The five largest routes in Hawaiian’s neighbor island network account for about 94 percent of the carrier’s in-state revenue and likely make up higher margins than the airline earns on its flying to the mainland, according to an Oct. 30 research note from Stifel Financial Corp. “Should Southwest come to believe that it can fly within the neighbor islands profitably, we believe this would represent a fairly significant headwind for Hawaiian,” analyst Joseph DeNardi wrote.
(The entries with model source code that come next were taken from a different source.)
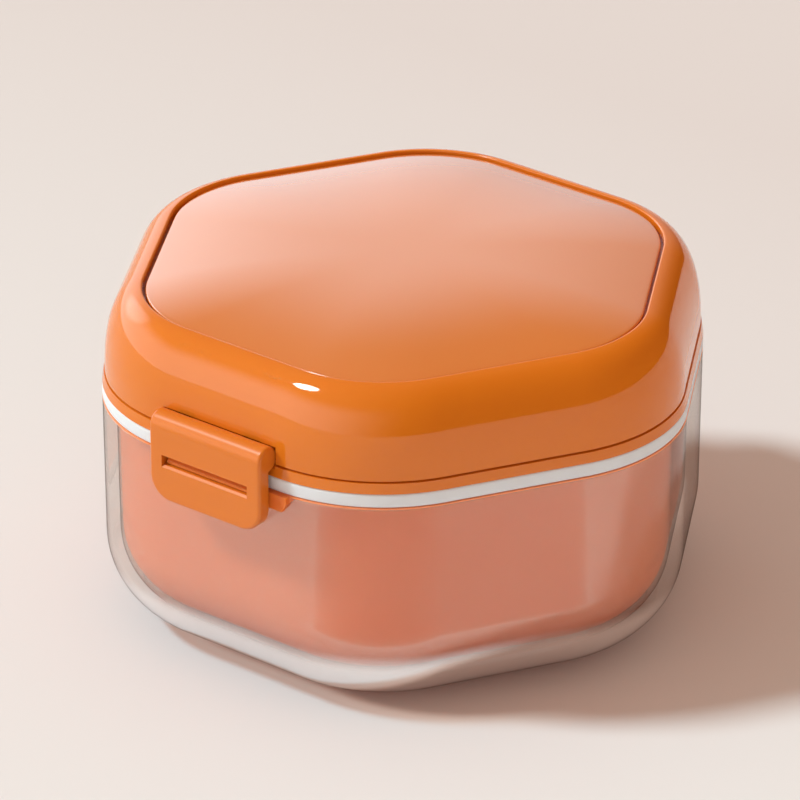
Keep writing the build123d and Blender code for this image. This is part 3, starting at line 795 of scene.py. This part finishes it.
height = node(sky, "ShaderNodeSeparateXYZ", {0: around_room.outputs["Generated"]})
elevation = node(sky, "ShaderNodeMath", {0: height.outputs["Z"]}, operation="ARCSINE")
wall_end = node(sky, "ShaderNodeMapRange", {
    "Value": elevation.outputs[0], "From Min": math.radians(20), "From Max": math.radians(42),
    "To Min": 1.0, "To Max": 0.18,
}, interpolation_type="SMOOTHSTEP")
wall_glow = node(sky, "ShaderNodeMath", {
    0: wall_end.outputs[0], 1: glow(towards(208, 12), 115, 0, 2.3),
}, operation="MULTIPLY")
with_window = node(sky, "ShaderNodeMath", {
    0: wall_glow.outputs[0], 1: glow(towards(170, 23), 17, 8, 1.6),
}, operation="ADD")
room_shine = node(sky, "ShaderNodeBackground", {
    "Color": linear("#F2F5FA"), "Strength": with_window.outputs[0],
})
overhead = node(sky, "ShaderNodeMapRange", {
    "Value": elevation.outputs[0], "From Min": 0.0, "From Max": math.radians(45),
}, interpolation_type="SMOOTHSTEP")
warm_above = node(sky, "ShaderNodeMix", {
    0: overhead.outputs[0], 6: linear("#EFEDE2"), 7: linear("#BA9581"),
}, data_type="RGBA")
room_fill = node(sky, "ShaderNodeBackground", {"Color": warm_above.outputs[2], "Strength": 1.12})
seen_by = node(sky, "ShaderNodeLightPath")
room = node(sky, "ShaderNodeMixShader", {
    0: seen_by.outputs["Is Diffuse Ray"], 1: room_shine.outputs[0], 2: room_fill.outputs[0],
})
node(sky, "ShaderNodeOutputWorld", {"Surface": room.outputs[0]})
bpy.context.scene.view_settings.view_transform = "Standard"


# Camera: a long lens from above the front right corner of the case, as the photograph was framed.
# It stands so far off that upright edges stay nearly upright.
camera = bpy.data.objects.new("camera", bpy.data.cameras.new("camera"))
camera.data.lens = 266.6
camera.data.sensor_width = 36.0
camera.data.clip_end = 20.0
camera.location = (0.47594, -0.60038, 0.41465)
camera.rotation_mode = "QUATERNION"
camera.rotation_quaternion = Vector((-0.55547, 0.69935, -0.44985)).to_track_quat("-Z", "Y")
bpy.context.scene.collection.objects.link(camera)
bpy.context.scene.camera = camera
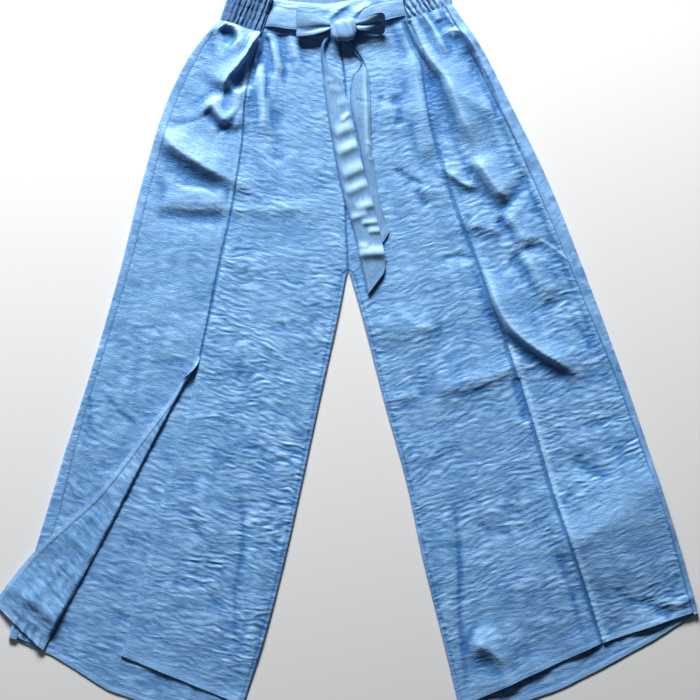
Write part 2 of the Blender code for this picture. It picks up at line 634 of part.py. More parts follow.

For now, Hawaiian Airlines flies 85 percent to 90 percent of traffic among the islands, with Hawaii Island Air Inc. carrying a sliver on its fleet of three Bombardier Q400 turboprops. Island Air filed for bankruptcy protection on Oct. 16 amid a dispute with its aircraft lessors. Billionaire Larry Ellison’s Ohana Airline Holdings LLC sold the airline to a local investment fund in early 2016. In an email, Island Air CEO David Uchiyama said the carrier “will continue to provide affordable, convenient and reliable inter-island service that rivals any competitor.”
Mokulele Airlines, based in Kona, has about 120 daily flights on its fleet of nine-passenger single-engine Cessna Grand Caravans.
For its part, Hawaiian Airlines isn’t publicly concerned about the potential incursion. Peter Ingram, Hawaiian’s chief commercial officer, cited the carrier’s 88 years of experience serving the state. “Throughout the years we have seen a variety of competitive models, and through it all our strategy has proven to be the winning combination,” he said.
Indeed, Hawaii has been inhospitable to interlopers in the past. Allegiant Travel Co. acquired a half-dozen Boeing 757s to serve the islands but ran into cost pressures and weak financial performance, quitting in August 2016 after four rocky years. Arizona based-Mesa Air Group Inc. operated CRJ-200 regional jets intrastate as Go! Airlines for seven years until early 2014, suffering heavy losses. Aloha Airlines filed for bankruptcy and shut down in 2008 after more than 60 years of flying in the state.
Hawaiian has been pretty much the last carrier standing. And there are reasons to think Southwest may face some rough surf trying to break into the local market.
For Dallas-based Southwest, intrastate flying is likely to be an exercise in assessing the costs of adding short flights among the multihour journeys from the mainland. Is it more advantageous to park 175-seat Boeing 737s for what could be hours per day or to fly short legs between the long California hauls? The airline also hasn’t disclosed when it will begin service to the state, which can occur only after U.S. regulators approve the carrier’s plans for extended overwater operations of its Boeing 737-800s. Over time, Southwest plans to transition Hawaiian service to its new 737 Max aircraft.
Southwest may find that its 737s are too large to work inside Hawaii economically, Mesa CEO Jonathan Ornstein said on Tuesday. “I think it’s going to be hard to make that work,” he said, citing “finite demand” in the local markets, even if fares were to drop.
And there are more potential problems. With Hawaii’s heavy skew toward leisure traffic—one-fifth of visitors also take local flights—many people travel there on airline reward points: 11.4 percent to Hawaii, compared with 6.8 percent for the rest of the country, according to an October client report from Wolfe Research LLC analyst Hunter Keay. At Southwest, 13.8 percent of customers fly using their reward points instead of paying for a ticket, Wolfe said. That means more than 18 percent of Southwest’s Hawaii traffic may fly on free tickets, Keay contends.
That situation creates “an unideal mix and is high enough to disrupt normal pricing and dampen revenue and cash production,” he wrote. “[Southwest] doesn’t likely want Hawaii to be a loss leader.”
Keay also noted there are already a lot of seats flying to Hawaii in the first place. Airline capacity by seat count to Hawaii will be 27 percent higher in January 2018 compared with January 2014, vs. a 15 percent increase for the rest of the country over that period. Visitor arrivals have increased 5 percent so far this year, to 7 million, compared with 2016, according to the Hawaii Tourism Authority.
Southwest declined to comment on the Wolfe report.